> [Task]: The data below holds a line containing "const pot = new THREE.Group();" and a line containing "obj.matrix_world = world"; please quote exactly those two lines and every line between them, and nothing else.

> [Information provided]:
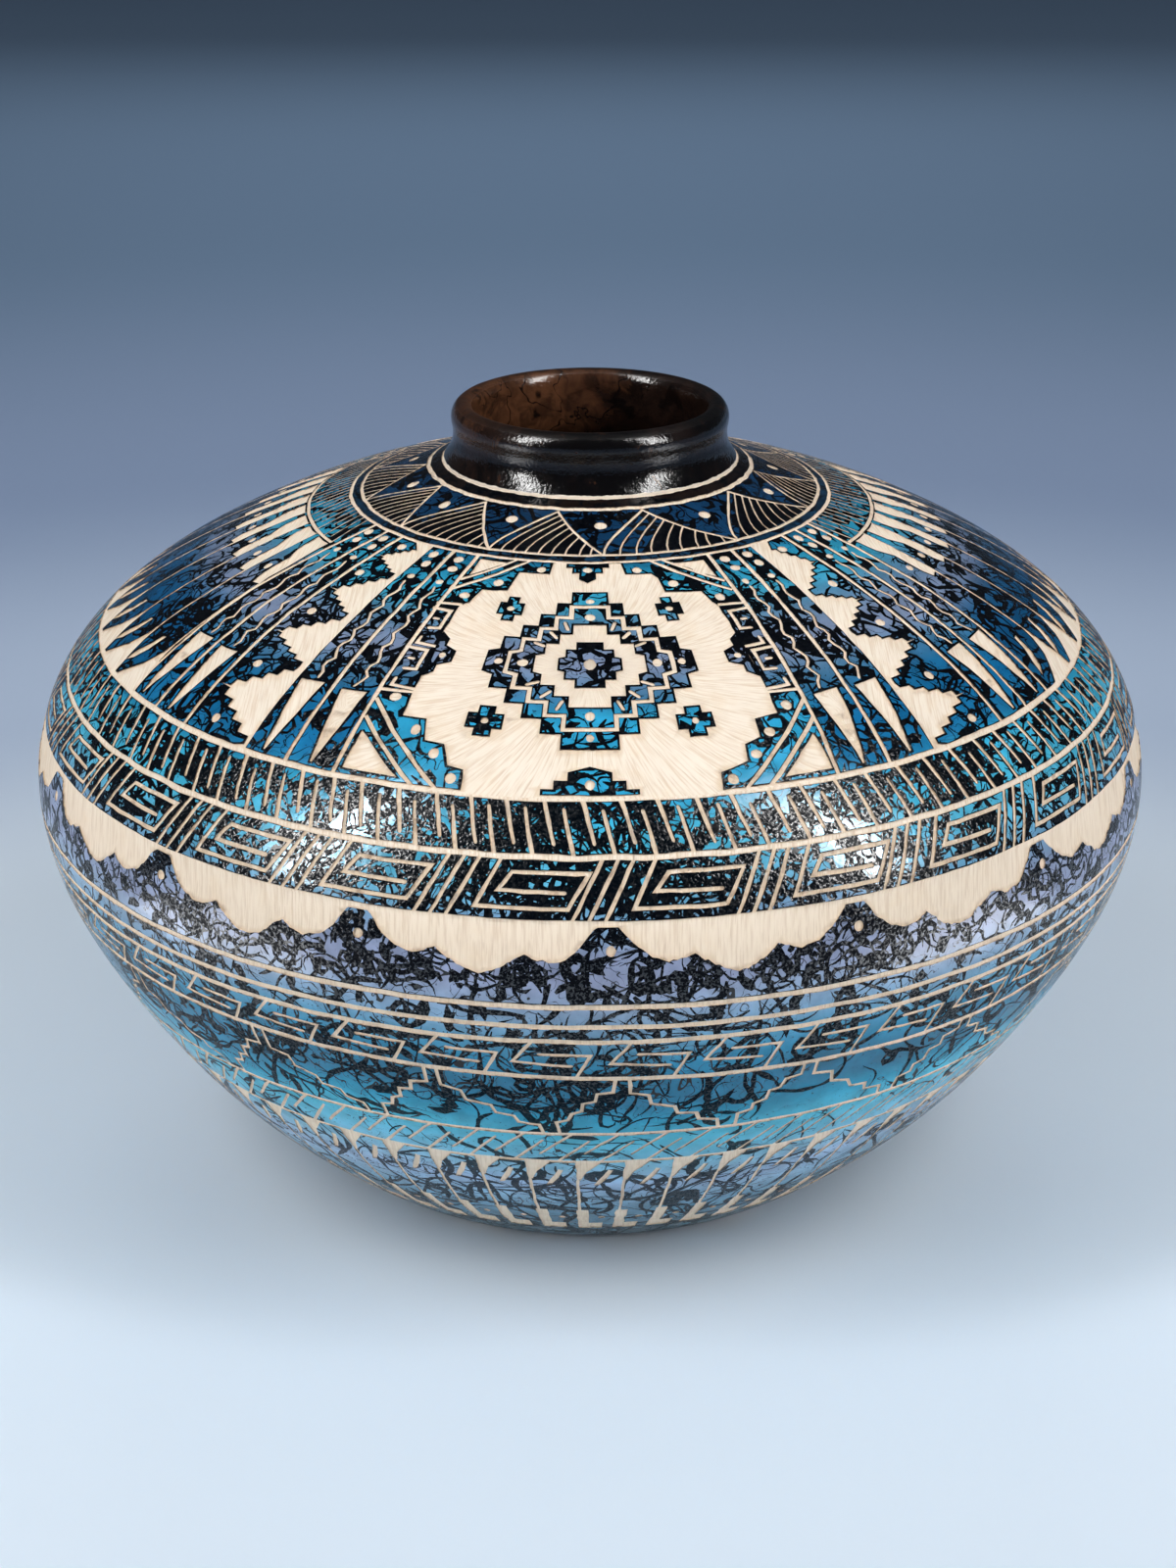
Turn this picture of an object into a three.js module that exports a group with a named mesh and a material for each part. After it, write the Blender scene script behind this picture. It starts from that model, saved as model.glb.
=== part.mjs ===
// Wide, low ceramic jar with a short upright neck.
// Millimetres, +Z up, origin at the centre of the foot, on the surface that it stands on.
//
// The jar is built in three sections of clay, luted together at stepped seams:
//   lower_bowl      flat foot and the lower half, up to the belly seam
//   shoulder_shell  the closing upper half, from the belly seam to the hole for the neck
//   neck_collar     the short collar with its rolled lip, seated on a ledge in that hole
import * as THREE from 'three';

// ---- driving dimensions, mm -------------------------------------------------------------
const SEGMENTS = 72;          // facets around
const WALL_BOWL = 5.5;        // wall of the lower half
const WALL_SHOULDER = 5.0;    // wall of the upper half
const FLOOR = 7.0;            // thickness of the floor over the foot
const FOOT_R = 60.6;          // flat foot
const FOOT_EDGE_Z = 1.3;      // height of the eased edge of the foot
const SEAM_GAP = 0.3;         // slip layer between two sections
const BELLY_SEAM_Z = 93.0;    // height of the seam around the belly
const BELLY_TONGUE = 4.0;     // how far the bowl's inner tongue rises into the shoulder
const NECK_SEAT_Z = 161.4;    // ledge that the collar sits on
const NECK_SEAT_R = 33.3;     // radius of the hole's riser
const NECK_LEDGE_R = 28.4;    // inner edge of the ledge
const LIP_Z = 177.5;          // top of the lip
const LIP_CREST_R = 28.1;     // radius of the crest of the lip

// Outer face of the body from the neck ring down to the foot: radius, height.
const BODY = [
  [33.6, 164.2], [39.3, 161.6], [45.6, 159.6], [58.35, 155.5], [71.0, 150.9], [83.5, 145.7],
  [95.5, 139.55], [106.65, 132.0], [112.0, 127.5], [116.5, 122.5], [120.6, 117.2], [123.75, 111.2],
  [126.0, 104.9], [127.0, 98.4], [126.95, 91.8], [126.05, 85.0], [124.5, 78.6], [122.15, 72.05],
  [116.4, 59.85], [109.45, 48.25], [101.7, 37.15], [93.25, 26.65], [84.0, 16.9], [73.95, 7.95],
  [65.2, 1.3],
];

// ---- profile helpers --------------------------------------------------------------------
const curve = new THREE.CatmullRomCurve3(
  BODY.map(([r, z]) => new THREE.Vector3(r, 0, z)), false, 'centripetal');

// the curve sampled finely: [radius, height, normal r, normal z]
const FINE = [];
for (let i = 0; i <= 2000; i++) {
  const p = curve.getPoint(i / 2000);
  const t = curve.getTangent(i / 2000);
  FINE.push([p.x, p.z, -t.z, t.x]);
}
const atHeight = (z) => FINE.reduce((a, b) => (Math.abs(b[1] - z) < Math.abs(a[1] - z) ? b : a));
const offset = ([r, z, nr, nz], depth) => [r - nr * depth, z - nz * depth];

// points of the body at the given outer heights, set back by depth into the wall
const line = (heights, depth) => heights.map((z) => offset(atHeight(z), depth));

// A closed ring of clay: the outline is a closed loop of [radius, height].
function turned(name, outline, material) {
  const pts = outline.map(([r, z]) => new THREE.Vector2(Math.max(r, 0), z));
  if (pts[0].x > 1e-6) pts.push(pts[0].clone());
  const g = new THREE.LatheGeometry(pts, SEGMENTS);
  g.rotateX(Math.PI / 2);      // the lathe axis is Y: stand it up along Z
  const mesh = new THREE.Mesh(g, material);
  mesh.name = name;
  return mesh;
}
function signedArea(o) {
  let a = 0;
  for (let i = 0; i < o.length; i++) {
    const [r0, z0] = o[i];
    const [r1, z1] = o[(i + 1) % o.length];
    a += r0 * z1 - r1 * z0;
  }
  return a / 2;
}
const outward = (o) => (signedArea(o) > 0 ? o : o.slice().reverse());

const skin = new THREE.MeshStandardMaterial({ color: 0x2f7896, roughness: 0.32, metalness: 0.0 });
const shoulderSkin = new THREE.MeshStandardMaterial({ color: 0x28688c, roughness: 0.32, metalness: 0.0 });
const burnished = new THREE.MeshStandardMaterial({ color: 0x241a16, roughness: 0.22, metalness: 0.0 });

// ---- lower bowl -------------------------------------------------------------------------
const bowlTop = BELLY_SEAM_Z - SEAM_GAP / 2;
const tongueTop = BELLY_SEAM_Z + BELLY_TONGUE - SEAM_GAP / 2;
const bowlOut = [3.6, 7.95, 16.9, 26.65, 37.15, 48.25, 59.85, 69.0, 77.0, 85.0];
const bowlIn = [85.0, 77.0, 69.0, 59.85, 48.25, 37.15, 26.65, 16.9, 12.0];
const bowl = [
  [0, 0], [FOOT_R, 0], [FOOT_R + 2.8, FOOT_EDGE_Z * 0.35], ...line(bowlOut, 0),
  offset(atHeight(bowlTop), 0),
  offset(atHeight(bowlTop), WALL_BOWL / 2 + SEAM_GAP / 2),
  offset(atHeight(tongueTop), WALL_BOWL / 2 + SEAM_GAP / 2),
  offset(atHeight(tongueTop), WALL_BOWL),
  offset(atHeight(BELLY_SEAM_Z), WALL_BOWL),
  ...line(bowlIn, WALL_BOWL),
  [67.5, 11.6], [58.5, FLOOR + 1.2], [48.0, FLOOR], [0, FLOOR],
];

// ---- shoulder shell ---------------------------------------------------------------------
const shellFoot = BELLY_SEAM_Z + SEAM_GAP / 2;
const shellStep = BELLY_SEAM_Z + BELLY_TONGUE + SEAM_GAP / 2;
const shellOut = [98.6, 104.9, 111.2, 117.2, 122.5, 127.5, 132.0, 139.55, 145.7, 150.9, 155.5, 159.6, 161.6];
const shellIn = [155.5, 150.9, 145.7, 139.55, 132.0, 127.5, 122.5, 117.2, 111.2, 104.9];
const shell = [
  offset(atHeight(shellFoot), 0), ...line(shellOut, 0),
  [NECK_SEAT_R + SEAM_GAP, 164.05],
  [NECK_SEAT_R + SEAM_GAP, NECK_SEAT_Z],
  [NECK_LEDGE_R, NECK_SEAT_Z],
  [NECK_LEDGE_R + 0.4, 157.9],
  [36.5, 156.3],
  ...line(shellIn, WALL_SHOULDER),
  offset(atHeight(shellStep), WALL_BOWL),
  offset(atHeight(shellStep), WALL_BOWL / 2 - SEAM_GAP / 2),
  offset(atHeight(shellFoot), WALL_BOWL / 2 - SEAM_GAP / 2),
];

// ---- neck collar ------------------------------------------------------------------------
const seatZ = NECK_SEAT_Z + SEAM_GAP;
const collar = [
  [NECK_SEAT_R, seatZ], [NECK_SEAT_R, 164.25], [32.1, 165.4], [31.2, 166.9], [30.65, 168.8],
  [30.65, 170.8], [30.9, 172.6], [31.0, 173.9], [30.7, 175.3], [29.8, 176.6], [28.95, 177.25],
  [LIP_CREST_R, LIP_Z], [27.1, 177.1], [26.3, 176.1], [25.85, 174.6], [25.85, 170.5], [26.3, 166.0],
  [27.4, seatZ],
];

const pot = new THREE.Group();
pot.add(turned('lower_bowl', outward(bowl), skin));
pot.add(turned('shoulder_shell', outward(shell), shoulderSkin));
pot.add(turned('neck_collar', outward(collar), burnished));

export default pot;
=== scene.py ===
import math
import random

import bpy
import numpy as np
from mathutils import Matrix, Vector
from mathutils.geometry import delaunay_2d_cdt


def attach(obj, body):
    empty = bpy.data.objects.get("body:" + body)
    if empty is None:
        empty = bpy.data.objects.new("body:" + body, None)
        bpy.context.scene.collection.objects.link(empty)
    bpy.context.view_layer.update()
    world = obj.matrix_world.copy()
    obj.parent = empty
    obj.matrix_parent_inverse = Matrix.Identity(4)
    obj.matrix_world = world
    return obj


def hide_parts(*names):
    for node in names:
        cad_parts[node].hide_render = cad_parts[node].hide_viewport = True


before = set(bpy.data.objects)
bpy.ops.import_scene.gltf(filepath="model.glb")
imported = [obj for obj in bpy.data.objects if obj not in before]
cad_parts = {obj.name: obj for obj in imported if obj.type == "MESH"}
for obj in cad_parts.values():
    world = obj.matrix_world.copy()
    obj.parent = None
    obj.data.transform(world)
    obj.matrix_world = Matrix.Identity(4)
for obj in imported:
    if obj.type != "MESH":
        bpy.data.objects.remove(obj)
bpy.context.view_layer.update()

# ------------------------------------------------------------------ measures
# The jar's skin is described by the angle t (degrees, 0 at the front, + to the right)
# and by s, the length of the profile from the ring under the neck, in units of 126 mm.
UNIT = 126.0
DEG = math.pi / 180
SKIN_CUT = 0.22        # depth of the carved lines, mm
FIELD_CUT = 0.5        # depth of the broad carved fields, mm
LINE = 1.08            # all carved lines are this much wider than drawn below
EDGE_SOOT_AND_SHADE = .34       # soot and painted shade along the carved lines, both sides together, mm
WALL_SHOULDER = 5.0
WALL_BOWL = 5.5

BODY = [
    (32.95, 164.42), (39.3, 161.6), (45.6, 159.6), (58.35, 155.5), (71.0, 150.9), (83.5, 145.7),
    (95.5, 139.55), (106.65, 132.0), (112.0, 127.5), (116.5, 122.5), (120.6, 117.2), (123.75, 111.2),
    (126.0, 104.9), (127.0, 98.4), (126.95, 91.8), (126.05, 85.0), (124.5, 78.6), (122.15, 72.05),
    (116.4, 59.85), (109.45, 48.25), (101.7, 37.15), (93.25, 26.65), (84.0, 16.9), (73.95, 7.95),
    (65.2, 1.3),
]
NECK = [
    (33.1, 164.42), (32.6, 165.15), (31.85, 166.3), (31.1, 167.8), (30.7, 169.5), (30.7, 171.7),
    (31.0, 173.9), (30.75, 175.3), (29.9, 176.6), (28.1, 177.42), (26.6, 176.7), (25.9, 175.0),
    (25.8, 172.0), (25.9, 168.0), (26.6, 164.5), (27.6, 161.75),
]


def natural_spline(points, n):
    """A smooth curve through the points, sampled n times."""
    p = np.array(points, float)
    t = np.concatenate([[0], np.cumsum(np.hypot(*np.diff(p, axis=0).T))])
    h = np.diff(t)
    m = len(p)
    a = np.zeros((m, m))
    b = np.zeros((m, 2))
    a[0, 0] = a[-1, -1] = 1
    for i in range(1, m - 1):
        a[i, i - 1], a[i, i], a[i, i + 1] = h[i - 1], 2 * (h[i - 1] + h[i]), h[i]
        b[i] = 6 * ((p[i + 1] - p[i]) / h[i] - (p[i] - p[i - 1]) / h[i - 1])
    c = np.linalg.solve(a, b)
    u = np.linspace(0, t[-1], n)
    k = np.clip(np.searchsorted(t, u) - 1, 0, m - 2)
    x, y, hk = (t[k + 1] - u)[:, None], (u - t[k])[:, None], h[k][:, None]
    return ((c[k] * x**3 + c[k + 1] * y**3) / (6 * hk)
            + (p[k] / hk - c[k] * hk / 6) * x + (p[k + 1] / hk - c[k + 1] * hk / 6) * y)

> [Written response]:
const pot = new THREE.Group();
pot.add(turned('lower_bowl', outward(bowl), skin));
pot.add(turned('shoulder_shell', outward(shell), shoulderSkin));
pot.add(turned('neck_collar', outward(collar), burnished));

export default pot;
=== scene.py ===
import math
import random

import bpy
import numpy as np
from mathutils import Matrix, Vector
from mathutils.geometry import delaunay_2d_cdt


def attach(obj, body):
    empty = bpy.data.objects.get("body:" + body)
    if empty is None:
        empty = bpy.data.objects.new("body:" + body, None)
        bpy.context.scene.collection.objects.link(empty)
    bpy.context.view_layer.update()
    world = obj.matrix_world.copy()
    obj.parent = empty
    obj.matrix_parent_inverse = Matrix.Identity(4)
    obj.matrix_world = world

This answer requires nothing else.